[Data items]
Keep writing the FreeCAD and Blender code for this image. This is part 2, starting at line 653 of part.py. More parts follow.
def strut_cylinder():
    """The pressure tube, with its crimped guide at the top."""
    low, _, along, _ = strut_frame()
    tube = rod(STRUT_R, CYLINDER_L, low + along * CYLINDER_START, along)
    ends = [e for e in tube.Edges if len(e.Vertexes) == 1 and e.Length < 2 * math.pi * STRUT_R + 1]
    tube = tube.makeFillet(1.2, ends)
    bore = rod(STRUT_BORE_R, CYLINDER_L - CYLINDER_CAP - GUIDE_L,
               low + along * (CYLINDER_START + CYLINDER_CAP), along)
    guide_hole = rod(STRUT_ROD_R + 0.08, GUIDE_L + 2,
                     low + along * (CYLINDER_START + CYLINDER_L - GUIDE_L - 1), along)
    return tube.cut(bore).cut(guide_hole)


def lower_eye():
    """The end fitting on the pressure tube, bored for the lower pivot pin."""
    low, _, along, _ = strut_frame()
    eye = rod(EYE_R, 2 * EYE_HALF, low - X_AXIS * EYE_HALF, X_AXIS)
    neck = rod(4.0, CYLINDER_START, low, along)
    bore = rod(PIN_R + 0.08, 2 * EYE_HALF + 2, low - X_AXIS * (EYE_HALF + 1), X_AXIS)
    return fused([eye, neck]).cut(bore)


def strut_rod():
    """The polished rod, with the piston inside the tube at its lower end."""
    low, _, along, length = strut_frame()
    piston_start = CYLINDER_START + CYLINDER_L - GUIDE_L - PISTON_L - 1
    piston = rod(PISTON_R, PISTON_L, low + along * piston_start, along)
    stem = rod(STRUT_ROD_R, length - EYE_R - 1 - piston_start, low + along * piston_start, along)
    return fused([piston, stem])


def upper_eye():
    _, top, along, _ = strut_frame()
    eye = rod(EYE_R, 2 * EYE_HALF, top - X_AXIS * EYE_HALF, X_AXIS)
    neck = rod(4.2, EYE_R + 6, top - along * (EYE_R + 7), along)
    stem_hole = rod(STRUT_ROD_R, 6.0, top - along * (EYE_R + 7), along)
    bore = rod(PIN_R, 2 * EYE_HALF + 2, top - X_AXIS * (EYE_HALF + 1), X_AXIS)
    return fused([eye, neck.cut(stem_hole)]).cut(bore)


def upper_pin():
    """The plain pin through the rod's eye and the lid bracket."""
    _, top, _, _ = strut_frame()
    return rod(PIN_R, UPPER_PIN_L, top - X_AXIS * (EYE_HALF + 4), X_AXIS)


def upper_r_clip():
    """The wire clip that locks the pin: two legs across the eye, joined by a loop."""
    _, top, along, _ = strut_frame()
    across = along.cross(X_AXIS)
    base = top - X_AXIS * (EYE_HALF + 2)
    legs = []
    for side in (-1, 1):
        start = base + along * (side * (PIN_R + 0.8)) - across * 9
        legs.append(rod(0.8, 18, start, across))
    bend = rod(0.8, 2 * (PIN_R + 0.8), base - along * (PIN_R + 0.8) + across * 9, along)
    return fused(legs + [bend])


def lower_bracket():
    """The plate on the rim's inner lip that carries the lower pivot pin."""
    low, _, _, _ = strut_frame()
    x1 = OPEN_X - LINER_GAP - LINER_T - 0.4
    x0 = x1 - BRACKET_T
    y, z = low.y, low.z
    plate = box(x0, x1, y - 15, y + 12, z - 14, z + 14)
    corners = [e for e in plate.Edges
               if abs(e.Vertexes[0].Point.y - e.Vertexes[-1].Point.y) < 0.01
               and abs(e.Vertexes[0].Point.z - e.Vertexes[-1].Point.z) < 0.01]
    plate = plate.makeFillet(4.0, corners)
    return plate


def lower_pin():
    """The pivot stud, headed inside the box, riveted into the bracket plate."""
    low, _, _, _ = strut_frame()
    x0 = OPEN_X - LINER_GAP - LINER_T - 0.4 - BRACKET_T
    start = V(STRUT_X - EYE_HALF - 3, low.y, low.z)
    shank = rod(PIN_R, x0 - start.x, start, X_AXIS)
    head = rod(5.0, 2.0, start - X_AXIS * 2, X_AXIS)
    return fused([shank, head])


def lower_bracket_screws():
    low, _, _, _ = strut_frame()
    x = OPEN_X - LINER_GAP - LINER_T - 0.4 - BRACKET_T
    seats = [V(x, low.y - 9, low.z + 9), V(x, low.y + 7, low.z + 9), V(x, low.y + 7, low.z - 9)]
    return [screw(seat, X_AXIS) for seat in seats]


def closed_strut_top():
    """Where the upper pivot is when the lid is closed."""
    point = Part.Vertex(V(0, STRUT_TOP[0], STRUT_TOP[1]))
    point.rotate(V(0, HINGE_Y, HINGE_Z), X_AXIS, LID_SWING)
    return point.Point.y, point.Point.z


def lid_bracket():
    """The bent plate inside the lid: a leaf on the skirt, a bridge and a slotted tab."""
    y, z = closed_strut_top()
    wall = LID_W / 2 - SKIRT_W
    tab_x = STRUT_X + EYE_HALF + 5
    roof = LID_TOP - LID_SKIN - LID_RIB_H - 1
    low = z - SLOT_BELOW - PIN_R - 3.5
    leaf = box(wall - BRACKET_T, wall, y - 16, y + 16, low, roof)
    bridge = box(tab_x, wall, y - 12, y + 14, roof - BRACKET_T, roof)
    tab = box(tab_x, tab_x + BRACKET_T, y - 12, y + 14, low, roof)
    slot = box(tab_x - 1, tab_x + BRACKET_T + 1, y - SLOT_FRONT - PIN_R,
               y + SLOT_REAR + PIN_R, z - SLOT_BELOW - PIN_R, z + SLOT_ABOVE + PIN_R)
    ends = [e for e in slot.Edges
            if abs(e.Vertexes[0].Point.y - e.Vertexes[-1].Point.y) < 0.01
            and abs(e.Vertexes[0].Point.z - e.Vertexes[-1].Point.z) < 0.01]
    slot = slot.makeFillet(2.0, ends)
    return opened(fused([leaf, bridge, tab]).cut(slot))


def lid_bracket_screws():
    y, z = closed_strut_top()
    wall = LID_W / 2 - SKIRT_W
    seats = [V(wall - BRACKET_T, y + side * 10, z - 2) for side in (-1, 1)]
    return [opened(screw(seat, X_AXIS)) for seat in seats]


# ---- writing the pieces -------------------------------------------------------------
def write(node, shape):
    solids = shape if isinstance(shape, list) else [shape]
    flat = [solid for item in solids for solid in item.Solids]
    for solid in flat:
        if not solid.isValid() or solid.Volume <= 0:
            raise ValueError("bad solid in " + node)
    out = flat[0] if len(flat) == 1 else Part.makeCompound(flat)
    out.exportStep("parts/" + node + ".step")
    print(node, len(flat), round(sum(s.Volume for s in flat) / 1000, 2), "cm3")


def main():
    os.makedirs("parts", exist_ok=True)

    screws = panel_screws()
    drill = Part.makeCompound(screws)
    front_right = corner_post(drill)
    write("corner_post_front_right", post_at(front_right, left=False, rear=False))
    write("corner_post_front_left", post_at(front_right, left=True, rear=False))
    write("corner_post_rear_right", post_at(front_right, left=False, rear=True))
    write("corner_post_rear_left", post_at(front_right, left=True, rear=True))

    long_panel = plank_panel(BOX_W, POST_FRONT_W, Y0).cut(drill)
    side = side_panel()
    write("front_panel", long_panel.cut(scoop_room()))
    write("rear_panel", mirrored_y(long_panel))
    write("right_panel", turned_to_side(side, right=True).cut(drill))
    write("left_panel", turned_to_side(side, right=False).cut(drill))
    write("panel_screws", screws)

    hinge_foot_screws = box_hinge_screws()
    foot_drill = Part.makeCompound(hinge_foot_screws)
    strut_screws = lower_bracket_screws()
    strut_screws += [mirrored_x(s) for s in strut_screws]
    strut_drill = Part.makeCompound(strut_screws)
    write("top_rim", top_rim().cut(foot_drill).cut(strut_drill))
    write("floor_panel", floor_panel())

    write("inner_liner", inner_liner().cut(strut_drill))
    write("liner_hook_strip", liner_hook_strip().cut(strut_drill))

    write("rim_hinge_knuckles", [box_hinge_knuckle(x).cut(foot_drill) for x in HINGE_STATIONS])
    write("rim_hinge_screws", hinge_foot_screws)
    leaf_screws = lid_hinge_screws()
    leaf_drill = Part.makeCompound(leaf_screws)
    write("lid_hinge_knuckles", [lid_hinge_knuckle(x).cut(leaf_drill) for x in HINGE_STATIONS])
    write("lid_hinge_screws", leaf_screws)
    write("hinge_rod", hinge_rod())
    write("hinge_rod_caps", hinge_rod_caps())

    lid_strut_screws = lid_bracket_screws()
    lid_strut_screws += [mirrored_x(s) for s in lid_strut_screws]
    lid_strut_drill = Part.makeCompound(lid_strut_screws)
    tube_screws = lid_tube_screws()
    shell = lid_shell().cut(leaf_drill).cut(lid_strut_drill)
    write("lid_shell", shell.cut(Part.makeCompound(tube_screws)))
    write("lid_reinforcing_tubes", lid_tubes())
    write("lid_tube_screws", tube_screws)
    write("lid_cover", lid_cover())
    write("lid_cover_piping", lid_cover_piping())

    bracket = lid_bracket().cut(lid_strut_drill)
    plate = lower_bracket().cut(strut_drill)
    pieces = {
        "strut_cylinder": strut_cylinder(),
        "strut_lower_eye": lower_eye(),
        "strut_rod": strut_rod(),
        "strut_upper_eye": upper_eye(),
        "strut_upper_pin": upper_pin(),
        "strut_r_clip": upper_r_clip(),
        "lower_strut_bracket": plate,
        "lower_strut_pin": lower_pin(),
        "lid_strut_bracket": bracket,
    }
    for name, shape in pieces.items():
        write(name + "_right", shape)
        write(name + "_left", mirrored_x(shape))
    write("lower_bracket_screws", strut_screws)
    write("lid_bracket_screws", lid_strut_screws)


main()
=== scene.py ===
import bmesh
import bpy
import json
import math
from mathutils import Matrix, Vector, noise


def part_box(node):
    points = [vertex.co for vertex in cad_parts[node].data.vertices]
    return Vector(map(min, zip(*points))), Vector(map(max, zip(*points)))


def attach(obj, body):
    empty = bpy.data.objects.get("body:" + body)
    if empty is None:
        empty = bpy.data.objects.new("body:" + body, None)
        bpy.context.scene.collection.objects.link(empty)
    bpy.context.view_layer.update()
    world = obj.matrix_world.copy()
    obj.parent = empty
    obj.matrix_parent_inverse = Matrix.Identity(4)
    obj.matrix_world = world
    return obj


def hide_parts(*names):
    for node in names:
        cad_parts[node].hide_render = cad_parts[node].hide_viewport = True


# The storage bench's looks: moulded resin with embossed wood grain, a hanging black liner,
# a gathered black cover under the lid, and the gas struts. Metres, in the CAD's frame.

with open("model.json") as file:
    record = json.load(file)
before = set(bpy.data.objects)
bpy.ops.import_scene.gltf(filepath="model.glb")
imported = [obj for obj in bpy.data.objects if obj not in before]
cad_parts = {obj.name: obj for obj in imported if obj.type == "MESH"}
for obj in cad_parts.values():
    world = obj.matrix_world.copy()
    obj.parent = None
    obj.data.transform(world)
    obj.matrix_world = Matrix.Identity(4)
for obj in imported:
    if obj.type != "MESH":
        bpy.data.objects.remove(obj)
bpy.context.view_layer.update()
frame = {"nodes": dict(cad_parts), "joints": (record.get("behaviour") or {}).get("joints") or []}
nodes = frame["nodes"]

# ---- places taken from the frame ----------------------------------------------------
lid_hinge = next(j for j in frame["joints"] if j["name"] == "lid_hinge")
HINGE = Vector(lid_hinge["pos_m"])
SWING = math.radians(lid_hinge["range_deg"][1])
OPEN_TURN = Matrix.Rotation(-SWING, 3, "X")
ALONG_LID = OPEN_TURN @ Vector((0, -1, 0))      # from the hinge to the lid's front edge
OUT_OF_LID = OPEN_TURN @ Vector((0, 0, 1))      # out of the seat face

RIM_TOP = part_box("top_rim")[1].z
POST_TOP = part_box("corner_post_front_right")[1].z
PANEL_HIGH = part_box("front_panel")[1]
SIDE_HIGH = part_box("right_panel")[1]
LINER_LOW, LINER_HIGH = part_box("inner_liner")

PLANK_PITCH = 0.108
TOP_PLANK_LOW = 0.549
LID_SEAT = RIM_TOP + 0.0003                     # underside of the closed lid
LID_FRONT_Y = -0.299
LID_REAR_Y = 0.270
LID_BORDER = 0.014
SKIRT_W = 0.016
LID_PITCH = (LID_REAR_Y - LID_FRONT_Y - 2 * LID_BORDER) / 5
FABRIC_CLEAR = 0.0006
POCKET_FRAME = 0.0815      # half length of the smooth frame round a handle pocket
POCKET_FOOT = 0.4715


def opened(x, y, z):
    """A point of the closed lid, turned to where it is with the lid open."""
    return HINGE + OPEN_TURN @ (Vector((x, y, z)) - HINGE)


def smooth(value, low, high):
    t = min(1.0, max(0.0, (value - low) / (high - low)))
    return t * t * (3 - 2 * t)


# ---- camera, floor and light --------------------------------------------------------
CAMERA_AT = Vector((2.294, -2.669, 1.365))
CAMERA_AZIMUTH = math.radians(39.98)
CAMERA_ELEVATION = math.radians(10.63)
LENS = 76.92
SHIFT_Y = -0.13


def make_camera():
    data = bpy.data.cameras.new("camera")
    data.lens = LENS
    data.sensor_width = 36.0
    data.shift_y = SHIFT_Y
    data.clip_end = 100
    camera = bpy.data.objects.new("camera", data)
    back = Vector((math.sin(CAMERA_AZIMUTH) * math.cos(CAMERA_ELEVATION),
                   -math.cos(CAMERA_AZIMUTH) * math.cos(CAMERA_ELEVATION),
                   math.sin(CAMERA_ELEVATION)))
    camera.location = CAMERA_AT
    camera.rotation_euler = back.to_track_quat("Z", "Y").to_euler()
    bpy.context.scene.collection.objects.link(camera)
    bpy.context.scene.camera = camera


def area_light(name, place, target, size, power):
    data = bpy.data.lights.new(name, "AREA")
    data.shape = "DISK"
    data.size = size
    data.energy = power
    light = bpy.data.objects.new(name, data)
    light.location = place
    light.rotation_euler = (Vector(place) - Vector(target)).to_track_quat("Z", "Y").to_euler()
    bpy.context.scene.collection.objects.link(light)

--

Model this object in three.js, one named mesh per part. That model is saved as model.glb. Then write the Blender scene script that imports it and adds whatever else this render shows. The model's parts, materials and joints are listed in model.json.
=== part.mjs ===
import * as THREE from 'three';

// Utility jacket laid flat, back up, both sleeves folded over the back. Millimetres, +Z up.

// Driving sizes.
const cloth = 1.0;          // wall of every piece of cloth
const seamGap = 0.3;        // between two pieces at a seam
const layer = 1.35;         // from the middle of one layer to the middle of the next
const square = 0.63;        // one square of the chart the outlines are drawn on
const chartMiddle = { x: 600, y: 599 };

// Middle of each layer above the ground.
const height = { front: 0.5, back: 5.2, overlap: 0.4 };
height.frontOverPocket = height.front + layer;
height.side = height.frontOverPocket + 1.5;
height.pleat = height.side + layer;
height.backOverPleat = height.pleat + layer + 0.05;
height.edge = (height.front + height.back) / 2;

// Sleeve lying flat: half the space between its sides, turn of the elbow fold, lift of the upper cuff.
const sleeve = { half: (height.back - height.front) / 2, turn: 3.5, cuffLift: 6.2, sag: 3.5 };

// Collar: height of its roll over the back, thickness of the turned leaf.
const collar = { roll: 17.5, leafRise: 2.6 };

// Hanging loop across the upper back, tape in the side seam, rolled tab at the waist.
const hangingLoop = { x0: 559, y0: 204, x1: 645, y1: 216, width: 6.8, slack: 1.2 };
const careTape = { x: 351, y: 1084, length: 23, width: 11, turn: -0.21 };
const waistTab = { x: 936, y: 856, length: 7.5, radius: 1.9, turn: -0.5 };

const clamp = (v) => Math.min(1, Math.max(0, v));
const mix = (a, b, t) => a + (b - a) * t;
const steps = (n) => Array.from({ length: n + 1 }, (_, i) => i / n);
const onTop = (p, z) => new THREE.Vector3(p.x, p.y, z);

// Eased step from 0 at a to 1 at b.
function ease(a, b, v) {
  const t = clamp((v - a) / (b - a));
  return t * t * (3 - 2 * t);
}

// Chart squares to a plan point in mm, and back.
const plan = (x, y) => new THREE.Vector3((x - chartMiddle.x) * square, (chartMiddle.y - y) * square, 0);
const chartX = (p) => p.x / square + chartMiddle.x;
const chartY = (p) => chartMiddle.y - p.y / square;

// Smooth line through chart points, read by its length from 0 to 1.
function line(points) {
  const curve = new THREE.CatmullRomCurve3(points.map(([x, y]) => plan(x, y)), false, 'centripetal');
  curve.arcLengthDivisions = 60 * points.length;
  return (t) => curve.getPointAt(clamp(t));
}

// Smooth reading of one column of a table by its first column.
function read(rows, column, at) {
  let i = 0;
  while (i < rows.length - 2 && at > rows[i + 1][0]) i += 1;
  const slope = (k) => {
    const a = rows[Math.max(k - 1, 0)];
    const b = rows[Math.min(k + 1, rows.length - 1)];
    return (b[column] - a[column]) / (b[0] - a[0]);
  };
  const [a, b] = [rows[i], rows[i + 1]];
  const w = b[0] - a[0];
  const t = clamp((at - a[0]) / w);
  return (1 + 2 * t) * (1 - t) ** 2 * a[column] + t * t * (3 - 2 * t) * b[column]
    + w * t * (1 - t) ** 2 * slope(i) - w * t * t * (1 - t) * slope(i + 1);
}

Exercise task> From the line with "Keep writing the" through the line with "return tube.cut(bore).cut(guide_hole)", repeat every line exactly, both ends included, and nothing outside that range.

Response to this exercise>
Keep writing the FreeCAD and Blender code for this image. This is part 2, starting at line 653 of part.py. More parts follow.
def strut_cylinder():
    """The pressure tube, with its crimped guide at the top."""
    low, _, along, _ = strut_frame()
    tube = rod(STRUT_R, CYLINDER_L, low + along * CYLINDER_START, along)
    ends = [e for e in tube.Edges if len(e.Vertexes) == 1 and e.Length < 2 * math.pi * STRUT_R + 1]
    tube = tube.makeFillet(1.2, ends)
    bore = rod(STRUT_BORE_R, CYLINDER_L - CYLINDER_CAP - GUIDE_L,
               low + along * (CYLINDER_START + CYLINDER_CAP), along)
    guide_hole = rod(STRUT_ROD_R + 0.08, GUIDE_L + 2,
                     low + along * (CYLINDER_START + CYLINDER_L - GUIDE_L - 1), along)
    return tube.cut(bore).cut(guide_hole)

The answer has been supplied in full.